## Problem details
Give every line below again, exactly.

## Source excerpt
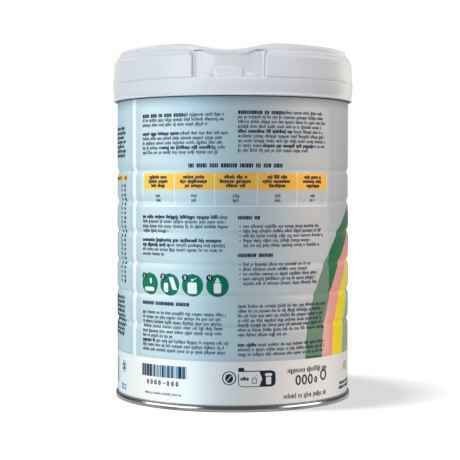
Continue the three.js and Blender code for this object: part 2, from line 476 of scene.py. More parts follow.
def tongue_rows(arc):
    """The tongue in section, up its face, over its top and down its back, or as much of the deck."""
    if abs(arc) > TONGUE_HALF_WIDTH:
        count = TONGUE_ROWS + 7
        return [(lerp(64.5, 60.5, (step + 1) / (count + 1)), PARTING) for step in range(count)]
    top = tongue_top(arc)
    edge = tongue_face(arc, top)
    rows = []
    for step in range(TONGUE_ROWS):
        height = lerp(PARTING, top - TONGUE_EDGE, step / (TONGUE_ROWS - 1))
        rows.append((tongue_face(arc, height), height))
    for step in range(1, 4):
        turn = math.pi / 2 * step / 3
        rows.append((
            edge - TONGUE_EDGE * (1 - math.cos(turn)),
            top - TONGUE_EDGE * (1 - math.sin(turn)),
        ))
    rows += [(TONGUE_BACK + 0.2, top), (TONGUE_BACK, top - 0.2), (TONGUE_BACK, lerp(PARTING, top, 0.5))]
    rows.append((TONGUE_BACK, PARTING))
    return rows


def collar_section(angle):
    arc = arc_of(angle)
    section = [(0, COLLAR_BORE[0][1])]
    section += COLLAR_BORE + COLLAR_LIP + COLLAR_WALL
    section += tongue_rows(arc)
    section.append((0, PARTING))
    return section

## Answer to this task
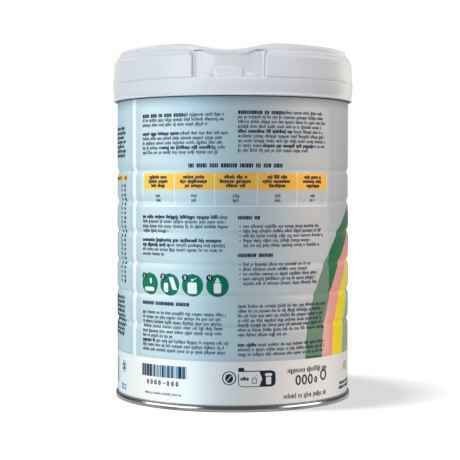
Continue the three.js and Blender code for this object: part 2, from line 476 of scene.py. More parts follow.
def tongue_rows(arc):
    """The tongue in section, up its face, over its top and down its back, or as much of the deck."""
    if abs(arc) > TONGUE_HALF_WIDTH:
        count = TONGUE_ROWS + 7
        return [(lerp(64.5, 60.5, (step + 1) / (count + 1)), PARTING) for step in range(count)]
    top = tongue_top(arc)
    edge = tongue_face(arc, top)
    rows = []
    for step in range(TONGUE_ROWS):
        height = lerp(PARTING, top - TONGUE_EDGE, step / (TONGUE_ROWS - 1))
        rows.append((tongue_face(arc, height), height))
    for step in range(1, 4):
        turn = math.pi / 2 * step / 3
        rows.append((
            edge - TONGUE_EDGE * (1 - math.cos(turn)),
            top - TONGUE_EDGE * (1 - math.sin(turn)),
        ))
    rows += [(TONGUE_BACK + 0.2, top), (TONGUE_BACK, top - 0.2), (TONGUE_BACK, lerp(PARTING, top, 0.5))]
    rows.append((TONGUE_BACK, PARTING))
    return rows


def collar_section(angle):
    arc = arc_of(angle)
    section = [(0, COLLAR_BORE[0][1])]
    section += COLLAR_BORE + COLLAR_LIP + COLLAR_WALL
    section += tongue_rows(arc)
    section.append((0, PARTING))
    return section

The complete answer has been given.